━━ Recorded data ━━

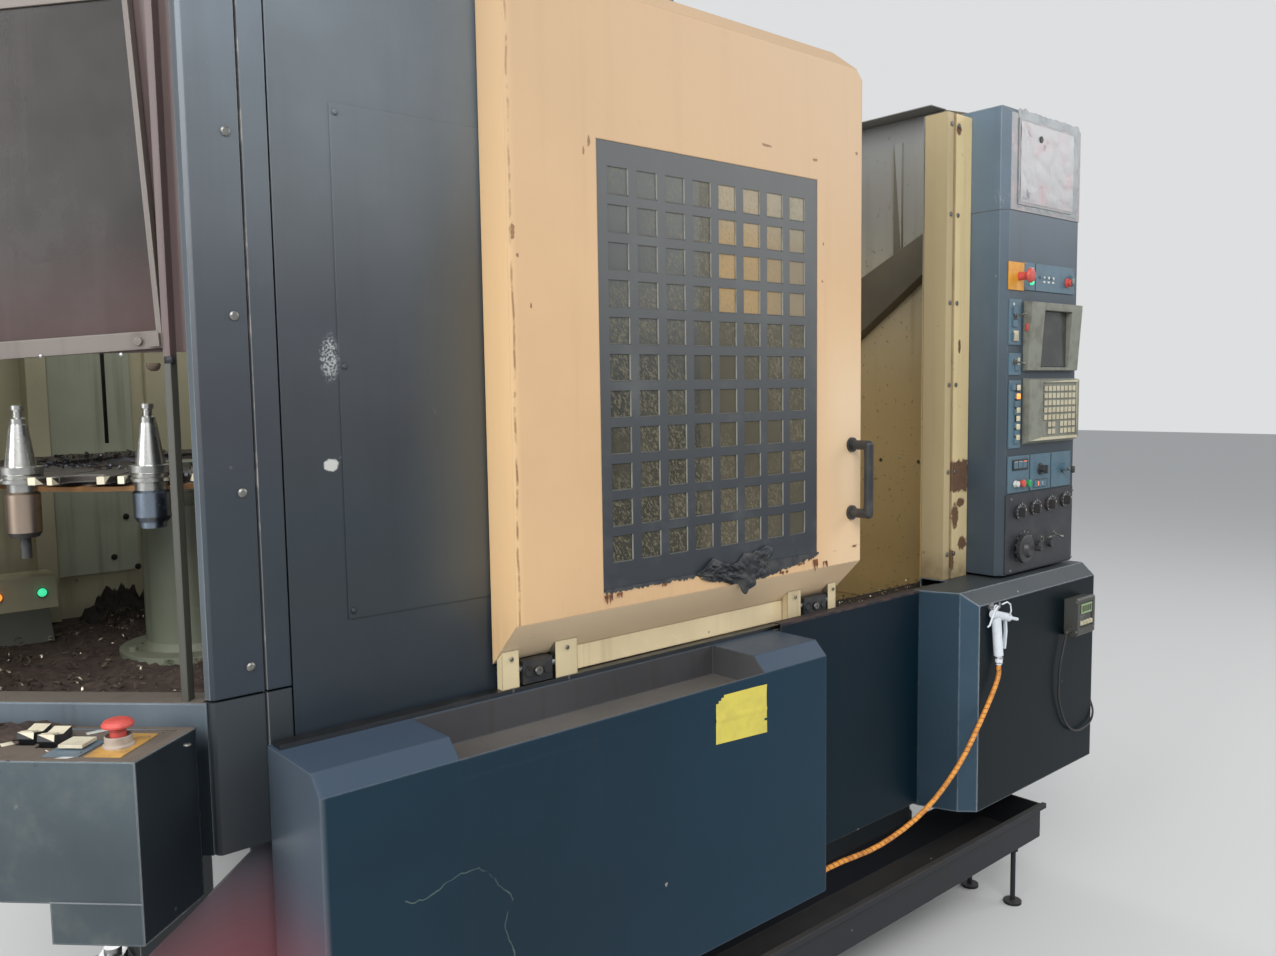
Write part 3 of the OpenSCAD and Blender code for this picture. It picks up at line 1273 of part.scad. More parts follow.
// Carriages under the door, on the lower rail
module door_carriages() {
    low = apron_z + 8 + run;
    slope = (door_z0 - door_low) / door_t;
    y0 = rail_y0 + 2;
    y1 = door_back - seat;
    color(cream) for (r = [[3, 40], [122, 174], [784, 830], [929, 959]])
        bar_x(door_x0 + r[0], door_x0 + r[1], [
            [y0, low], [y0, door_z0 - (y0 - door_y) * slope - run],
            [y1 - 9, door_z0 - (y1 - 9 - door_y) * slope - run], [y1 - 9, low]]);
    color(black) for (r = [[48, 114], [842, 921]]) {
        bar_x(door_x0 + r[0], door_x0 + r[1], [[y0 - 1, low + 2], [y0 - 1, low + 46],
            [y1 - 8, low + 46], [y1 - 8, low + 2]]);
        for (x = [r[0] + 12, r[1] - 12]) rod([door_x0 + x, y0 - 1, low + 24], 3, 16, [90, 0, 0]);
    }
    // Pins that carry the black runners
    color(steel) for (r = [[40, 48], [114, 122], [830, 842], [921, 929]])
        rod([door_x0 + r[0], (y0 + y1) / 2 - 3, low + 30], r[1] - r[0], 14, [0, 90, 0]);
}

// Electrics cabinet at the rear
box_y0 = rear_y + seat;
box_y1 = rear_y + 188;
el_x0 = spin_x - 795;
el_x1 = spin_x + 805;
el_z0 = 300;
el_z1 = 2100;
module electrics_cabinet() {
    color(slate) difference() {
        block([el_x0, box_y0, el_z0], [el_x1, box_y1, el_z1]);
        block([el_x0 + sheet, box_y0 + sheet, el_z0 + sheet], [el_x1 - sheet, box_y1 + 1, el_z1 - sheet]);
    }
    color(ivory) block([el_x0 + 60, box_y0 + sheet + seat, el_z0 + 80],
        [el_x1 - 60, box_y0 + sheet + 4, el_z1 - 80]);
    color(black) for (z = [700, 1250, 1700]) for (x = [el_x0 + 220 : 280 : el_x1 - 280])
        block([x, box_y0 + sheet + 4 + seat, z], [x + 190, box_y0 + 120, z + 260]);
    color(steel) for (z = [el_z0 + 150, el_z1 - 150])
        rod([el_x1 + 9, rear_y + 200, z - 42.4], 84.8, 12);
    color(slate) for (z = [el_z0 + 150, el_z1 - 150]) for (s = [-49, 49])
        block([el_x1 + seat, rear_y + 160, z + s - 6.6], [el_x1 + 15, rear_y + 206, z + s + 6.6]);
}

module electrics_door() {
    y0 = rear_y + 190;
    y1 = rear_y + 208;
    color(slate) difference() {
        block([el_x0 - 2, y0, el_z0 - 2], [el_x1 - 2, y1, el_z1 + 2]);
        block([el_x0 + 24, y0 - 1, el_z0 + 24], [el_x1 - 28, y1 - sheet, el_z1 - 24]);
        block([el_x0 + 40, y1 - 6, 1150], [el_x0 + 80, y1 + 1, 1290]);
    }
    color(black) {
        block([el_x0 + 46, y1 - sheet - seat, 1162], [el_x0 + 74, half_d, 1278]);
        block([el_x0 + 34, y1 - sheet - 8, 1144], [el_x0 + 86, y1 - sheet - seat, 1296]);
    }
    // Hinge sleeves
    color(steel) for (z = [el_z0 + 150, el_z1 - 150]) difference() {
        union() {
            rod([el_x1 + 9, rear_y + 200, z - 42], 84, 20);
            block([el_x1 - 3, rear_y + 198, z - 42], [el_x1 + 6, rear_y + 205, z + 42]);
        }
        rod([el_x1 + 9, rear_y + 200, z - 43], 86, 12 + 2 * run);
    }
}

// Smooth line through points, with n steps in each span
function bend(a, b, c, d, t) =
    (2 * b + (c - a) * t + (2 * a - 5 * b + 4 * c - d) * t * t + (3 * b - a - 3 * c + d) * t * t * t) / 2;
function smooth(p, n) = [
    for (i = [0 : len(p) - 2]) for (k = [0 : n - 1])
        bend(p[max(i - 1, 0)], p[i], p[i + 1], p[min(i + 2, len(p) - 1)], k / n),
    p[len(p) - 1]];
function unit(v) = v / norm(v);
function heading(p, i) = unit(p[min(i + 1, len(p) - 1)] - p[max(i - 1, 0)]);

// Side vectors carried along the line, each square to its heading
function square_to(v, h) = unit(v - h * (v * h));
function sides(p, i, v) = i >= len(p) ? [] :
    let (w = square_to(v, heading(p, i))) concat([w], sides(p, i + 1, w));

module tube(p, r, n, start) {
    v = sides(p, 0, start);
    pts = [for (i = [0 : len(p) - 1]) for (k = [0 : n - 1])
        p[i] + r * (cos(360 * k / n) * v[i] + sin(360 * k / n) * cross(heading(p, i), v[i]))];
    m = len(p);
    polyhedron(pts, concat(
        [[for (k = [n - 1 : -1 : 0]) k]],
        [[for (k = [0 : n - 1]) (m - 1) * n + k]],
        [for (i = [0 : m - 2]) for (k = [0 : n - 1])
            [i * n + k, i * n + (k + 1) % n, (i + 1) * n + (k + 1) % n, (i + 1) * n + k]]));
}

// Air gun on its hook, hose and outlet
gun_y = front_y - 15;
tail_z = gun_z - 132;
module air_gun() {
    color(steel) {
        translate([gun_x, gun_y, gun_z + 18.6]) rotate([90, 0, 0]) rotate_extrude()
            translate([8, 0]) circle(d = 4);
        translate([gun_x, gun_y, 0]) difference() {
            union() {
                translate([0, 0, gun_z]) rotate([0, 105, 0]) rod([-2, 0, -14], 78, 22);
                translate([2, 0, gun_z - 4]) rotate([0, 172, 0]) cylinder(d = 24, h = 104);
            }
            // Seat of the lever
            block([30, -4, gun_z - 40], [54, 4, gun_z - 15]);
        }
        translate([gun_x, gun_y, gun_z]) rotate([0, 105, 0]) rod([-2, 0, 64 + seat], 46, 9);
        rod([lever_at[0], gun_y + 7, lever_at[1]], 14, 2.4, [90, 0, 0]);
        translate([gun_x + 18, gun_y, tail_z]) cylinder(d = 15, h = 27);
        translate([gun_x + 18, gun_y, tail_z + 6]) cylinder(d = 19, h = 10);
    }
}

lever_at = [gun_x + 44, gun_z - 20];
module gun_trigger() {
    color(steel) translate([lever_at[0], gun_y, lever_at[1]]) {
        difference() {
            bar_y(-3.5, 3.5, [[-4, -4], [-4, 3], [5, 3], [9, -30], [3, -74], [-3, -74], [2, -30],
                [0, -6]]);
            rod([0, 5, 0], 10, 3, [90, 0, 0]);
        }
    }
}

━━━

_What you are asked to do_: Reproduce the complete data exactly as presented above.

_Output of the exercise_:
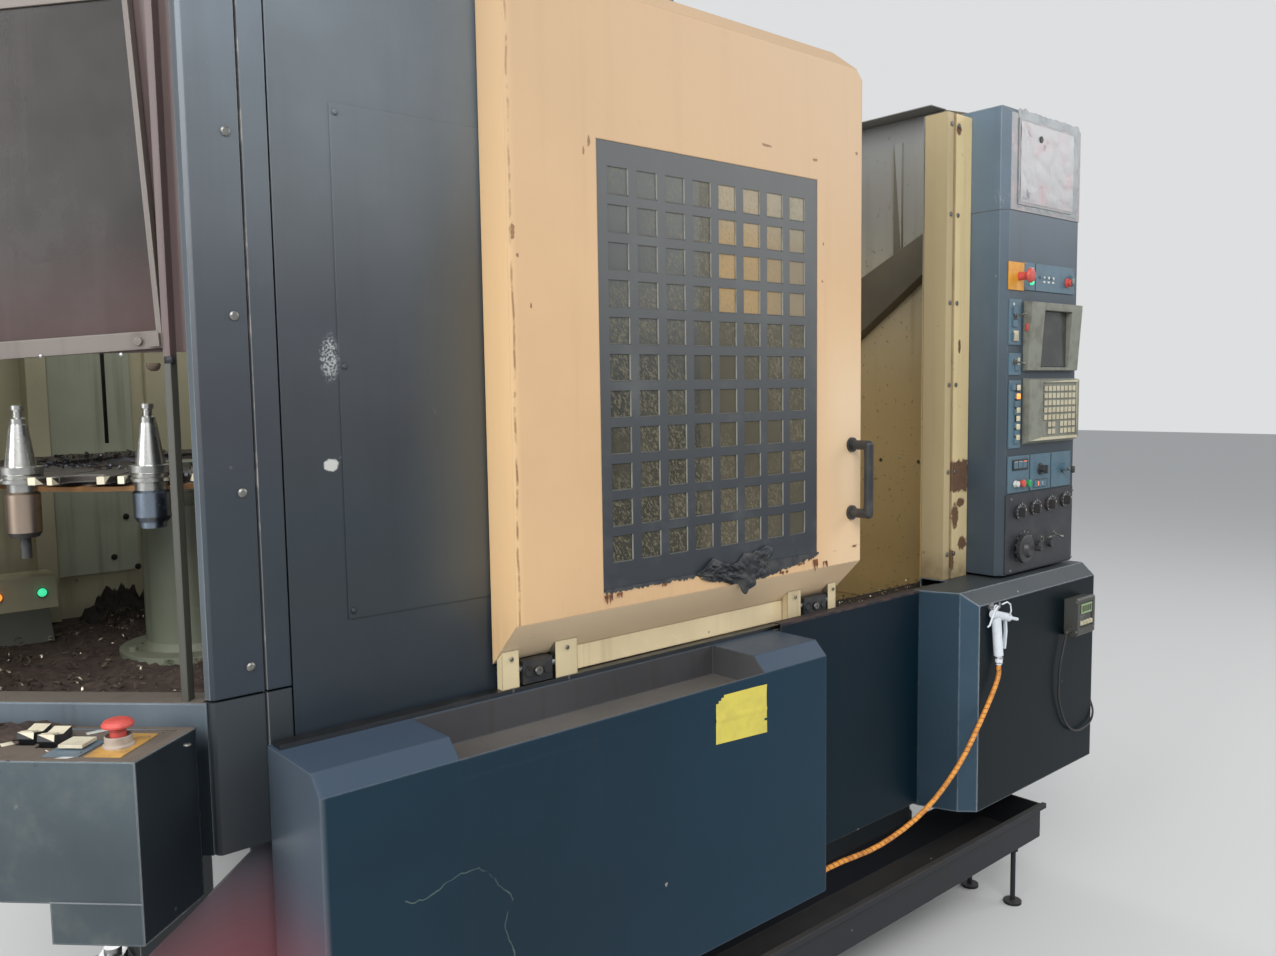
Write part 3 of the OpenSCAD and Blender code for this picture. It picks up at line 1273 of part.scad. More parts follow.
// Carriages under the door, on the lower rail
module door_carriages() {
    low = apron_z + 8 + run;
    slope = (door_z0 - door_low) / door_t;
    y0 = rail_y0 + 2;
    y1 = door_back - seat;
    color(cream) for (r = [[3, 40], [122, 174], [784, 830], [929, 959]])
        bar_x(door_x0 + r[0], door_x0 + r[1], [
            [y0, low], [y0, door_z0 - (y0 - door_y) * slope - run],
            [y1 - 9, door_z0 - (y1 - 9 - door_y) * slope - run], [y1 - 9, low]]);
    color(black) for (r = [[48, 114], [842, 921]]) {
        bar_x(door_x0 + r[0], door_x0 + r[1], [[y0 - 1, low + 2], [y0 - 1, low + 46],
            [y1 - 8, low + 46], [y1 - 8, low + 2]]);
        for (x = [r[0] + 12, r[1] - 12]) rod([door_x0 + x, y0 - 1, low + 24], 3, 16, [90, 0, 0]);
    }
    // Pins that carry the black runners
    color(steel) for (r = [[40, 48], [114, 122], [830, 842], [921, 929]])
        rod([door_x0 + r[0], (y0 + y1) / 2 - 3, low + 30], r[1] - r[0], 14, [0, 90, 0]);
}

// Electrics cabinet at the rear
box_y0 = rear_y + seat;
box_y1 = rear_y + 188;
el_x0 = spin_x - 795;
el_x1 = spin_x + 805;
el_z0 = 300;
el_z1 = 2100;
module electrics_cabinet() {
    color(slate) difference() {
        block([el_x0, box_y0, el_z0], [el_x1, box_y1, el_z1]);
        block([el_x0 + sheet, box_y0 + sheet, el_z0 + sheet], [el_x1 - sheet, box_y1 + 1, el_z1 - sheet]);
    }
    color(ivory) block([el_x0 + 60, box_y0 + sheet + seat, el_z0 + 80],
        [el_x1 - 60, box_y0 + sheet + 4, el_z1 - 80]);
    color(black) for (z = [700, 1250, 1700]) for (x = [el_x0 + 220 : 280 : el_x1 - 280])
        block([x, box_y0 + sheet + 4 + seat, z], [x + 190, box_y0 + 120, z + 260]);
    color(steel) for (z = [el_z0 + 150, el_z1 - 150])
        rod([el_x1 + 9, rear_y + 200, z - 42.4], 84.8, 12);
    color(slate) for (z = [el_z0 + 150, el_z1 - 150]) for (s = [-49, 49])
        block([el_x1 + seat, rear_y + 160, z + s - 6.6], [el_x1 + 15, rear_y + 206, z + s + 6.6]);
}

module electrics_door() {
    y0 = rear_y + 190;
    y1 = rear_y + 208;
    color(slate) difference() {
        block([el_x0 - 2, y0, el_z0 - 2], [el_x1 - 2, y1, el_z1 + 2]);
        block([el_x0 + 24, y0 - 1, el_z0 + 24], [el_x1 - 28, y1 - sheet, el_z1 - 24]);
        block([el_x0 + 40, y1 - 6, 1150], [el_x0 + 80, y1 + 1, 1290]);
    }
    color(black) {
        block([el_x0 + 46, y1 - sheet - seat, 1162], [el_x0 + 74, half_d, 1278]);
        block([el_x0 + 34, y1 - sheet - 8, 1144], [el_x0 + 86, y1 - sheet - seat, 1296]);
    }
    // Hinge sleeves
    color(steel) for (z = [el_z0 + 150, el_z1 - 150]) difference() {
        union() {
            rod([el_x1 + 9, rear_y + 200, z - 42], 84, 20);
            block([el_x1 - 3, rear_y + 198, z - 42], [el_x1 + 6, rear_y + 205, z + 42]);
        }
        rod([el_x1 + 9, rear_y + 200, z - 43], 86, 12 + 2 * run);
    }
}

// Smooth line through points, with n steps in each span
function bend(a, b, c, d, t) =
    (2 * b + (c - a) * t + (2 * a - 5 * b + 4 * c - d) * t * t + (3 * b - a - 3 * c + d) * t * t * t) / 2;
function smooth(p, n) = [
    for (i = [0 : len(p) - 2]) for (k = [0 : n - 1])
        bend(p[max(i - 1, 0)], p[i], p[i + 1], p[min(i + 2, len(p) - 1)], k / n),
    p[len(p) - 1]];
function unit(v) = v / norm(v);
function heading(p, i) = unit(p[min(i + 1, len(p) - 1)] - p[max(i - 1, 0)]);

// Side vectors carried along the line, each square to its heading
function square_to(v, h) = unit(v - h * (v * h));
function sides(p, i, v) = i >= len(p) ? [] :
    let (w = square_to(v, heading(p, i))) concat([w], sides(p, i + 1, w));

module tube(p, r, n, start) {
    v = sides(p, 0, start);
    pts = [for (i = [0 : len(p) - 1]) for (k = [0 : n - 1])
        p[i] + r * (cos(360 * k / n) * v[i] + sin(360 * k / n) * cross(heading(p, i), v[i]))];
    m = len(p);
    polyhedron(pts, concat(
        [[for (k = [n - 1 : -1 : 0]) k]],
        [[for (k = [0 : n - 1]) (m - 1) * n + k]],
        [for (i = [0 : m - 2]) for (k = [0 : n - 1])
            [i * n + k, i * n + (k + 1) % n, (i + 1) * n + (k + 1) % n, (i + 1) * n + k]]));
}

// Air gun on its hook, hose and outlet
gun_y = front_y - 15;
tail_z = gun_z - 132;
module air_gun() {
    color(steel) {
        translate([gun_x, gun_y, gun_z + 18.6]) rotate([90, 0, 0]) rotate_extrude()
            translate([8, 0]) circle(d = 4);
        translate([gun_x, gun_y, 0]) difference() {
            union() {
                translate([0, 0, gun_z]) rotate([0, 105, 0]) rod([-2, 0, -14], 78, 22);
                translate([2, 0, gun_z - 4]) rotate([0, 172, 0]) cylinder(d = 24, h = 104);
            }
            // Seat of the lever
            block([30, -4, gun_z - 40], [54, 4, gun_z - 15]);
        }
        translate([gun_x, gun_y, gun_z]) rotate([0, 105, 0]) rod([-2, 0, 64 + seat], 46, 9);
        rod([lever_at[0], gun_y + 7, lever_at[1]], 14, 2.4, [90, 0, 0]);
        translate([gun_x + 18, gun_y, tail_z]) cylinder(d = 15, h = 27);
        translate([gun_x + 18, gun_y, tail_z + 6]) cylinder(d = 19, h = 10);
    }
}

lever_at = [gun_x + 44, gun_z - 20];
module gun_trigger() {
    color(steel) translate([lever_at[0], gun_y, lever_at[1]]) {
        difference() {
            bar_y(-3.5, 3.5, [[-4, -4], [-4, 3], [5, 3], [9, -30], [3, -74], [-3, -74], [2, -30],
                [0, -6]]);
            rod([0, 5, 0], 10, 3, [90, 0, 0]);
        }
    }
}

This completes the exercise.